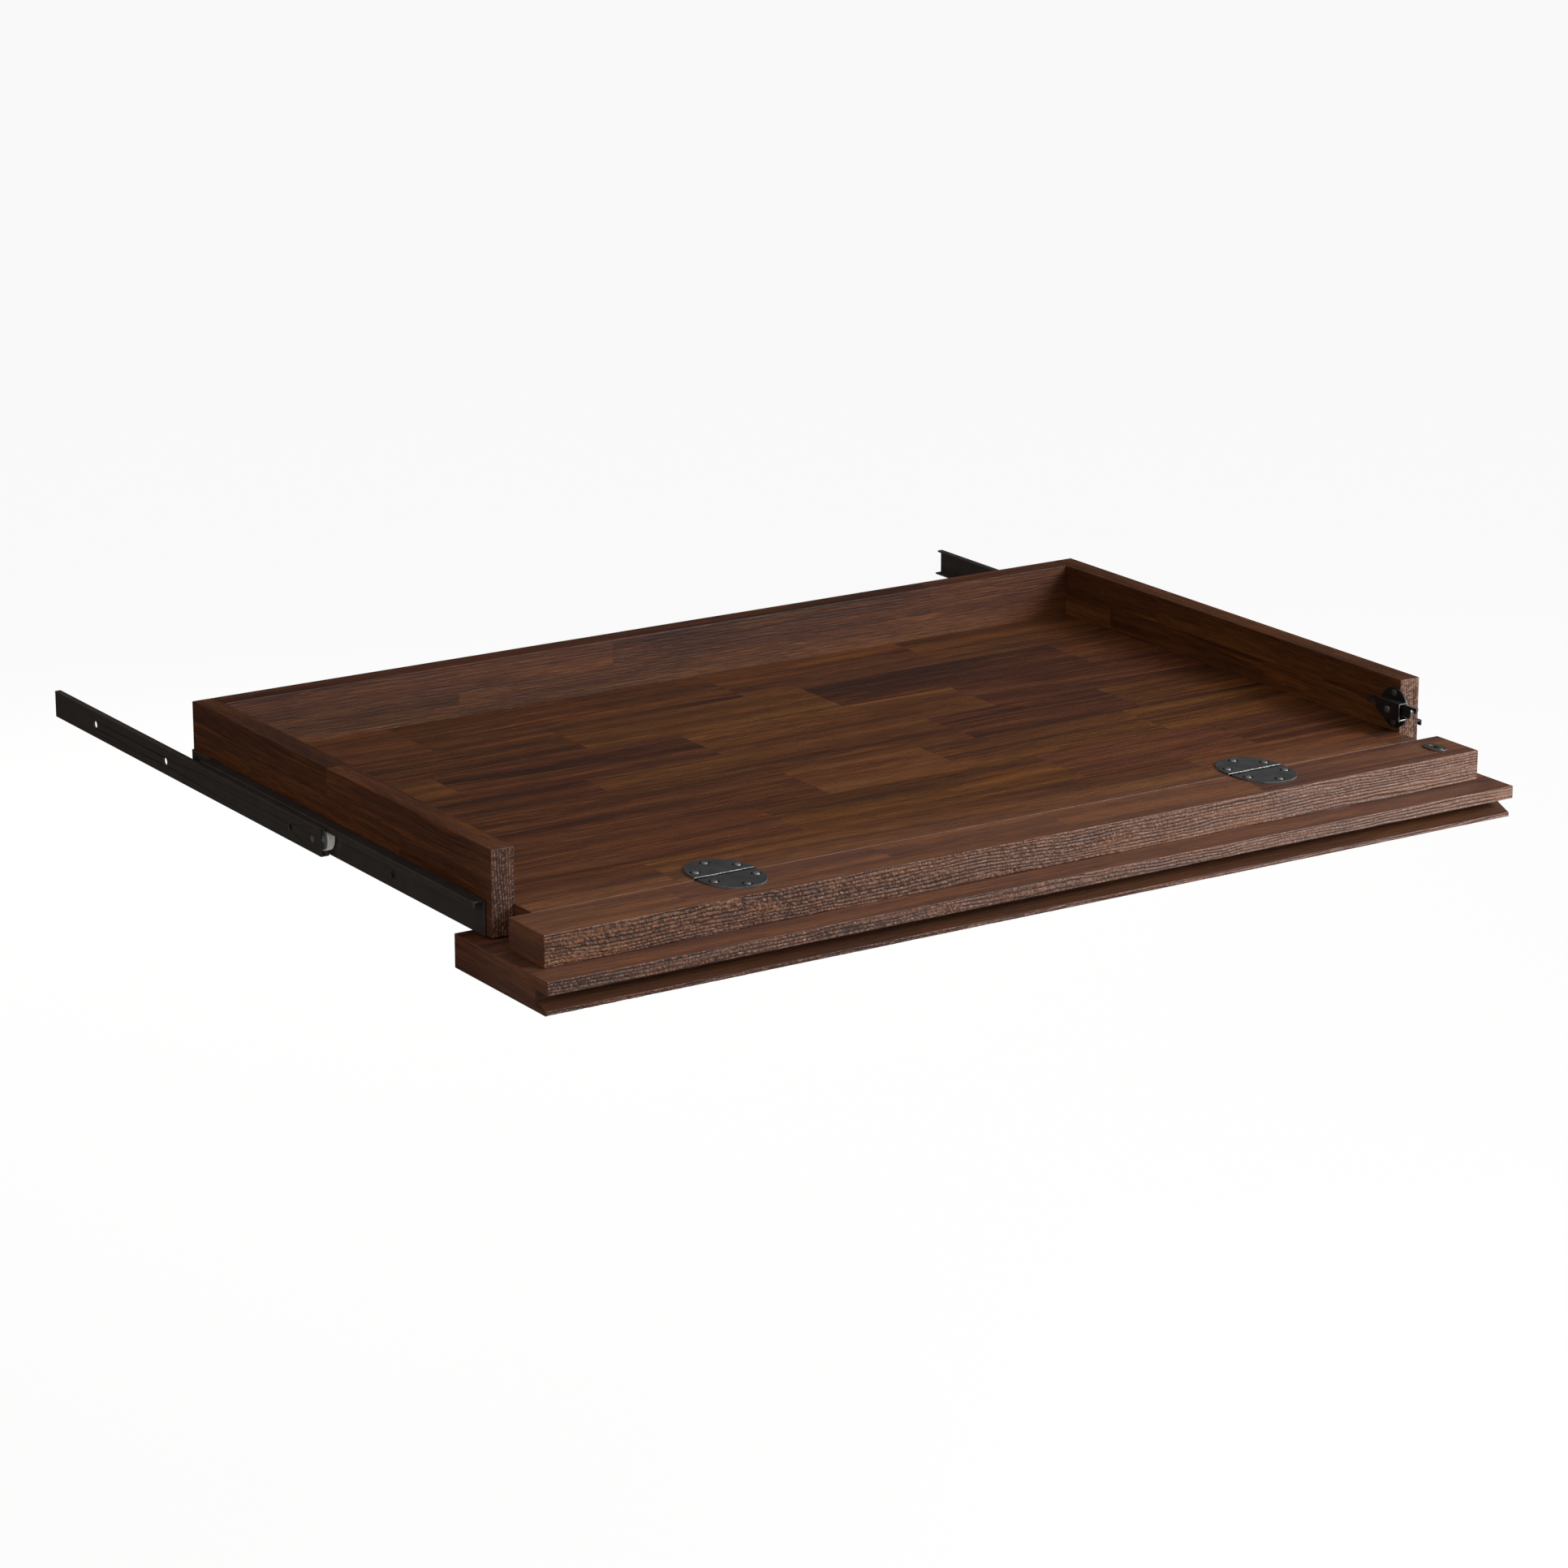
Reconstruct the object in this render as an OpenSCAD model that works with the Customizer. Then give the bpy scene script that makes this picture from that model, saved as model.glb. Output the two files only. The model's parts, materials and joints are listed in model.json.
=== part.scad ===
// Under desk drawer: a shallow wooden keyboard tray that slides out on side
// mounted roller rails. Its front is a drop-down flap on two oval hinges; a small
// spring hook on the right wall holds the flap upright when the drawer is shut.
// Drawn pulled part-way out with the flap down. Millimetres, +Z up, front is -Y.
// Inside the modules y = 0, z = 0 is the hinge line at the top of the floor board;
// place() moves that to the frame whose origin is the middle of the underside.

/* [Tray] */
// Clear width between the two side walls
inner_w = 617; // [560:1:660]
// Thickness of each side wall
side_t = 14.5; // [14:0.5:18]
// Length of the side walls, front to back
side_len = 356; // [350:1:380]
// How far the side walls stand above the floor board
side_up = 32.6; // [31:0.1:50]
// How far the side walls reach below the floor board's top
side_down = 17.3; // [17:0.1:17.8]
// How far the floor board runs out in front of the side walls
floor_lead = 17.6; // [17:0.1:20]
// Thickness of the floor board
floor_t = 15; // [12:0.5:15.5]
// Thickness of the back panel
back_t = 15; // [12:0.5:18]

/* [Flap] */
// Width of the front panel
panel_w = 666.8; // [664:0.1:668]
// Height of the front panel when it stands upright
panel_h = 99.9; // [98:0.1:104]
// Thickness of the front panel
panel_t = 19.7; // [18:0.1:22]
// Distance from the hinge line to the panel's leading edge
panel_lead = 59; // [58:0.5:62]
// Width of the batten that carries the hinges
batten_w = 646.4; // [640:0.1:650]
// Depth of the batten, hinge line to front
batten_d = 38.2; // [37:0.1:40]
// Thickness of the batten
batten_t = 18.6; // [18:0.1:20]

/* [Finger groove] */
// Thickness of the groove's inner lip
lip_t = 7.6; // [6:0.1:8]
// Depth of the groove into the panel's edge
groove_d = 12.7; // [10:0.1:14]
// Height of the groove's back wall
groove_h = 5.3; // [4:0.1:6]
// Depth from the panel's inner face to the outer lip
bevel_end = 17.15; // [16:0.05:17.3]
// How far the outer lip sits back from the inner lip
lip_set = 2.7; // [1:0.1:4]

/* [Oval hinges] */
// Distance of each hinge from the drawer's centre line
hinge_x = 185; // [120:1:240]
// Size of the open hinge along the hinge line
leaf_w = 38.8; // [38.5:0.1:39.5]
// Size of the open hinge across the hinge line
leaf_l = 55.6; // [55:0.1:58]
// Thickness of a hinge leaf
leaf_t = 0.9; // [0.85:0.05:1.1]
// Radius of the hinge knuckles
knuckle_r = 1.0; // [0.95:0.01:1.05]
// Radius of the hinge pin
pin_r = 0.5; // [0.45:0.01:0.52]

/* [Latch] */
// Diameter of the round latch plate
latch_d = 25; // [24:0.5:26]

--

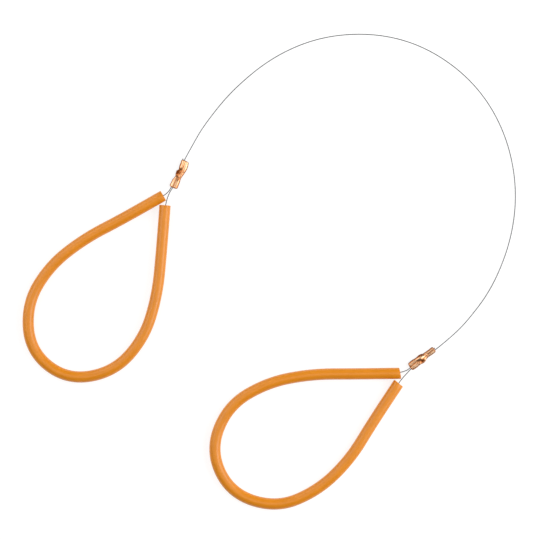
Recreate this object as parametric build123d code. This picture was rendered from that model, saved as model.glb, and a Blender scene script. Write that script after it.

--

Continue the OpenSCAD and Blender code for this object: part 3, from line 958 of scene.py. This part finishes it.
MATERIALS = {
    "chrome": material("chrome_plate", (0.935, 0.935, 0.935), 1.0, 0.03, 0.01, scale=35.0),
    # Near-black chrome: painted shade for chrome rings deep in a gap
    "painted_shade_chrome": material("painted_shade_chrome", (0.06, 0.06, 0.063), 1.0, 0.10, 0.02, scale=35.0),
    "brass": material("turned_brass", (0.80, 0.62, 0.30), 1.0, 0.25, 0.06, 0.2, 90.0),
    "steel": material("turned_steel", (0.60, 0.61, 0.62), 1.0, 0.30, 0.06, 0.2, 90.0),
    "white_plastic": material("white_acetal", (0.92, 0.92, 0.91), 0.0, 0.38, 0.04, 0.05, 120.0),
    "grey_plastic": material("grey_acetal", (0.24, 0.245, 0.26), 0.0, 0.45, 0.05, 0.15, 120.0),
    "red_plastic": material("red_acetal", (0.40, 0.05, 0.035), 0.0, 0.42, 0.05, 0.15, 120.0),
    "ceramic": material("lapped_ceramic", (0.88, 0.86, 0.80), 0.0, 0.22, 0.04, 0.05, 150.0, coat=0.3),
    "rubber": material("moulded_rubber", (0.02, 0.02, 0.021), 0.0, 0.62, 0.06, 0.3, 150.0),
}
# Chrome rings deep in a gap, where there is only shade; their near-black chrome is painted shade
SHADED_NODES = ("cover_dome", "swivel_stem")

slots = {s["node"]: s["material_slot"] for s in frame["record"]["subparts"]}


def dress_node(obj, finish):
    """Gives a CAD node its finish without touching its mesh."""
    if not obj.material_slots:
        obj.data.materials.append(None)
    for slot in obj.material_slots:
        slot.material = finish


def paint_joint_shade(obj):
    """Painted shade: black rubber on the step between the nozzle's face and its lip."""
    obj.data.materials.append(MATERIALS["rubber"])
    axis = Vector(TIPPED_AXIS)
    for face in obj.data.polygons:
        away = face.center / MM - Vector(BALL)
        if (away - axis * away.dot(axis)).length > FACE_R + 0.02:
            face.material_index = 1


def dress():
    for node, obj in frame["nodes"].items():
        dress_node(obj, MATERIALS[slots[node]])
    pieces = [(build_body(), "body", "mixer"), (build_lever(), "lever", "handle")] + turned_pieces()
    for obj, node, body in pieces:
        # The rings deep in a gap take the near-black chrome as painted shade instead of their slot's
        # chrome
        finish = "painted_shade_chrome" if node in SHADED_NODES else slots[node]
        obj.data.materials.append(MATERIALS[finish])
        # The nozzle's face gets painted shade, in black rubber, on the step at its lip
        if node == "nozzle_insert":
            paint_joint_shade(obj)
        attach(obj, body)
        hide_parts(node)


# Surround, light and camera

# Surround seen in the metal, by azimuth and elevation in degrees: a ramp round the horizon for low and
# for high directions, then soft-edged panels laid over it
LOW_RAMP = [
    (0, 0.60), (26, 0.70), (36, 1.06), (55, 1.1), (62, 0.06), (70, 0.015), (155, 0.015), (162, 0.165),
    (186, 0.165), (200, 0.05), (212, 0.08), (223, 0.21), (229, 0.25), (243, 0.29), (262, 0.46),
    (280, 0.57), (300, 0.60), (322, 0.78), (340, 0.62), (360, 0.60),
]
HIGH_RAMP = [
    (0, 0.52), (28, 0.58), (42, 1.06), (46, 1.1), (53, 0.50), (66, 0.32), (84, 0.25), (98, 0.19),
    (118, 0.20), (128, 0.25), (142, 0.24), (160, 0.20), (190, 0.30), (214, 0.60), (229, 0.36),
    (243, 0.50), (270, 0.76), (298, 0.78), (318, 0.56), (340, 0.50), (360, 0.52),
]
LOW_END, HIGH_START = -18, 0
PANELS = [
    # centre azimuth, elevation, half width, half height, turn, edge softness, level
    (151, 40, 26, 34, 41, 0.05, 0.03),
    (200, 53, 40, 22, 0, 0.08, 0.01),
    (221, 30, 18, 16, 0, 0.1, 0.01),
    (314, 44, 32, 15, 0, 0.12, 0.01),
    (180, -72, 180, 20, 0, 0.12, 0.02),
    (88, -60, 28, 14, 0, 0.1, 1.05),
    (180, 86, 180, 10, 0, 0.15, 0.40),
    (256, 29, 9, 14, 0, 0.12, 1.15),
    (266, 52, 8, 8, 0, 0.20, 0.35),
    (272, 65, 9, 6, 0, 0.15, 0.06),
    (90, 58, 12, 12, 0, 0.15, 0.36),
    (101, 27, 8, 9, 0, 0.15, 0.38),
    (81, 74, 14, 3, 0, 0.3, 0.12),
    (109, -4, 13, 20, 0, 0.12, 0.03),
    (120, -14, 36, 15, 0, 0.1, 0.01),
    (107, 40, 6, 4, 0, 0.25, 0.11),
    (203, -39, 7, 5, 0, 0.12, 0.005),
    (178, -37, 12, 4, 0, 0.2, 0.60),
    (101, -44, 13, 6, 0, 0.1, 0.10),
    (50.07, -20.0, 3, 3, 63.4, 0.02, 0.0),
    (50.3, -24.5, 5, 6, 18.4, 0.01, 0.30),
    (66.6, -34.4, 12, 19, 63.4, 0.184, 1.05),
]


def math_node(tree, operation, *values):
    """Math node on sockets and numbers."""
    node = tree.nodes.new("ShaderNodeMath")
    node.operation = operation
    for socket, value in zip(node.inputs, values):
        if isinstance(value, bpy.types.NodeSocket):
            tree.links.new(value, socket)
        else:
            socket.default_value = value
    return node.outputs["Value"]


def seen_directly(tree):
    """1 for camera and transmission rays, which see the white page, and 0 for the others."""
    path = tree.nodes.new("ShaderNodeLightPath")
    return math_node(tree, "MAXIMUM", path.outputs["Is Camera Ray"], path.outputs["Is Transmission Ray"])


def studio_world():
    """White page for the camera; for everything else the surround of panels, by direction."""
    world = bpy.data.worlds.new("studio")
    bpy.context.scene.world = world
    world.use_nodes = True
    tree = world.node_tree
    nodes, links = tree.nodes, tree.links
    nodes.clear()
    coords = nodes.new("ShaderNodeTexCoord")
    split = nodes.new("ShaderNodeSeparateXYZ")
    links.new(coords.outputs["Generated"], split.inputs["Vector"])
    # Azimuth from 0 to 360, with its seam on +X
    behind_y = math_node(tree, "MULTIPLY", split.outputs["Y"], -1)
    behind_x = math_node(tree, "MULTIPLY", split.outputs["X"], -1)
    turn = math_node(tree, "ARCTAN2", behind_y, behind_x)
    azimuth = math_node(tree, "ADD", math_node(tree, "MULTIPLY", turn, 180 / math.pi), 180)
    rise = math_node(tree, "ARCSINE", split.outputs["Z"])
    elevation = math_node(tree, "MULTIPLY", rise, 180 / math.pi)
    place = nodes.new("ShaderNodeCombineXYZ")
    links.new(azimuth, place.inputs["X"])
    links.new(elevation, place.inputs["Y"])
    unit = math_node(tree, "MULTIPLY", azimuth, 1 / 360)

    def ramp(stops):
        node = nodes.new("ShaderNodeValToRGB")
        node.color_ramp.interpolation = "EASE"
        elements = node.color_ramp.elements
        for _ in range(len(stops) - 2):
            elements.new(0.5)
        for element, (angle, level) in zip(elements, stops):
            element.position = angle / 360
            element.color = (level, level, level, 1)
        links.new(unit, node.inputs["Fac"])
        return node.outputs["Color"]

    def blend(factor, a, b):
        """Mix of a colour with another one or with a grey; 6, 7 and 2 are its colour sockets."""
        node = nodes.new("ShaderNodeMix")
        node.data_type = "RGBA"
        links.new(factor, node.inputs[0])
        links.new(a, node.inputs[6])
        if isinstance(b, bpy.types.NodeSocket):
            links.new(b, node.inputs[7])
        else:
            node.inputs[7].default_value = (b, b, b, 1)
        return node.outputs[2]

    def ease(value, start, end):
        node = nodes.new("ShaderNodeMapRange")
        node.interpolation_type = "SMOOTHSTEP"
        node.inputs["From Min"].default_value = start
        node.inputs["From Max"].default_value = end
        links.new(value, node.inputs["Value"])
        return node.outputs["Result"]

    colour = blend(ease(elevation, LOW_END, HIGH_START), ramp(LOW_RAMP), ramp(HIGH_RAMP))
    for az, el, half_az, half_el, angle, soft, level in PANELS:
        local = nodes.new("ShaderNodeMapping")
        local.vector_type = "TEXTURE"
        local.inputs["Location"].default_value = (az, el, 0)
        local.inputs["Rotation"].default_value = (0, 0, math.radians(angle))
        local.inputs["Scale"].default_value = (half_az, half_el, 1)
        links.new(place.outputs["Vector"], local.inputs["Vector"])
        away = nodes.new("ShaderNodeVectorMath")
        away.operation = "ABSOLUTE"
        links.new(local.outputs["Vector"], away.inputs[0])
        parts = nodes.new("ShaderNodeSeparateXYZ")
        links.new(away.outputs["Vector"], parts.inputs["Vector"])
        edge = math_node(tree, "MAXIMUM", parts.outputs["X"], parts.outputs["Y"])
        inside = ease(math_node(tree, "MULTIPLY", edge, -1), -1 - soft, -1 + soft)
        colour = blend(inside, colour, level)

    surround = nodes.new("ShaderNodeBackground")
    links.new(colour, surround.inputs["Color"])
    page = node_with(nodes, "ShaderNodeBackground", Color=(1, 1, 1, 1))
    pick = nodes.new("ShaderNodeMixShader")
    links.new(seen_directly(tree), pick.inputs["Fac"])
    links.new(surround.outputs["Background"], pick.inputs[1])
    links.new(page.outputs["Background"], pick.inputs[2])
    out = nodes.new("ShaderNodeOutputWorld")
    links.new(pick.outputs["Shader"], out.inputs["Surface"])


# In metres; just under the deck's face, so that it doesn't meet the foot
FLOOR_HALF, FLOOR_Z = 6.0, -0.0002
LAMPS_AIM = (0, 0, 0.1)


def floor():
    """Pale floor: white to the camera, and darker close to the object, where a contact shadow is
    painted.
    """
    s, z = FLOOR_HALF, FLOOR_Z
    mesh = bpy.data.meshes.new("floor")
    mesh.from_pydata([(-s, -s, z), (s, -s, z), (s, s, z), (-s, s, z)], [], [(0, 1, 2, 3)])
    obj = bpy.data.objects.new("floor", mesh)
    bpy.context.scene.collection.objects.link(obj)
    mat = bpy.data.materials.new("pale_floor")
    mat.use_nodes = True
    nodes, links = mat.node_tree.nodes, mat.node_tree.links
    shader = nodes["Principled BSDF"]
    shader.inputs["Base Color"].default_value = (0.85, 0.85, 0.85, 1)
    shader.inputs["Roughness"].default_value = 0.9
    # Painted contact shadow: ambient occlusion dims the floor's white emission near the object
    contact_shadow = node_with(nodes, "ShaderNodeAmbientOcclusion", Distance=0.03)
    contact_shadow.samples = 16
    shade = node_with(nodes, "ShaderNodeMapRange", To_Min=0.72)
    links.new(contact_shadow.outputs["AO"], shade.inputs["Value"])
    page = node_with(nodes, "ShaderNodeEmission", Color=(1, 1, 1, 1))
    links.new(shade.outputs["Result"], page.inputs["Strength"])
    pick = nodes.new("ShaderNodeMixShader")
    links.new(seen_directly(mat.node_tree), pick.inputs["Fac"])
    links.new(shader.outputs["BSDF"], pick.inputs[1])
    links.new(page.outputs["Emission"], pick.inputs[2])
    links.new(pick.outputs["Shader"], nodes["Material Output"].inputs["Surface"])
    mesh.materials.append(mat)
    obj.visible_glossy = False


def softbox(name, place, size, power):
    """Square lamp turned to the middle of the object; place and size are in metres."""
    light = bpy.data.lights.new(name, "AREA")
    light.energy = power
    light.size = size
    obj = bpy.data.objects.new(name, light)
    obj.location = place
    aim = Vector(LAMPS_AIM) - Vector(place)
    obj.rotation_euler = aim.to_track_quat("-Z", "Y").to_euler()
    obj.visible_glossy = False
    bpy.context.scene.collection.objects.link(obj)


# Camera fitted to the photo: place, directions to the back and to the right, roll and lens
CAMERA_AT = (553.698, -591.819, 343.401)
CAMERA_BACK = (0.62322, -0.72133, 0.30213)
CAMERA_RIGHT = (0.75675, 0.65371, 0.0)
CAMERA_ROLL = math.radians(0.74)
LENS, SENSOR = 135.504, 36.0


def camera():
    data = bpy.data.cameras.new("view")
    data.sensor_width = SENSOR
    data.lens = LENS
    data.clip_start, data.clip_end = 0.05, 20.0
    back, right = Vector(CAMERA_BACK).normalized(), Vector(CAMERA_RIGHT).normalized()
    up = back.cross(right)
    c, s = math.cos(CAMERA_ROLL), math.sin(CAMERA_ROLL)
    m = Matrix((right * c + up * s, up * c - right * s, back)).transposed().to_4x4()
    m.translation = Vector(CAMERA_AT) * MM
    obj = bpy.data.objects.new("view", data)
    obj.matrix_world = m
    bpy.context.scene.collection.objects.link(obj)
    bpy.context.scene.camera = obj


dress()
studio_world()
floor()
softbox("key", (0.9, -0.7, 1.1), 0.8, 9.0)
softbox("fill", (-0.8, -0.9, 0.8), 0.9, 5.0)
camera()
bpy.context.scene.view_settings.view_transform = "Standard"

▶ WHAT THE TASK REQUIRES
Print, without alteration, the lines from the line with "Reconstruct the object" to the line with "of the underside.". Include both of them, and omit every other line.

▶ SOLVED EXERCISE
Reconstruct the object in this render as an OpenSCAD model that works with the Customizer. Then give the bpy scene script that makes this picture from that model, saved as model.glb. Output the two files only. The model's parts, materials and joints are listed in model.json.
=== part.scad ===
// Under desk drawer: a shallow wooden keyboard tray that slides out on side
// mounted roller rails. Its front is a drop-down flap on two oval hinges; a small
// spring hook on the right wall holds the flap upright when the drawer is shut.
// Drawn pulled part-way out with the flap down. Millimetres, +Z up, front is -Y.
// Inside the modules y = 0, z = 0 is the hinge line at the top of the floor board;
// place() moves that to the frame whose origin is the middle of the underside.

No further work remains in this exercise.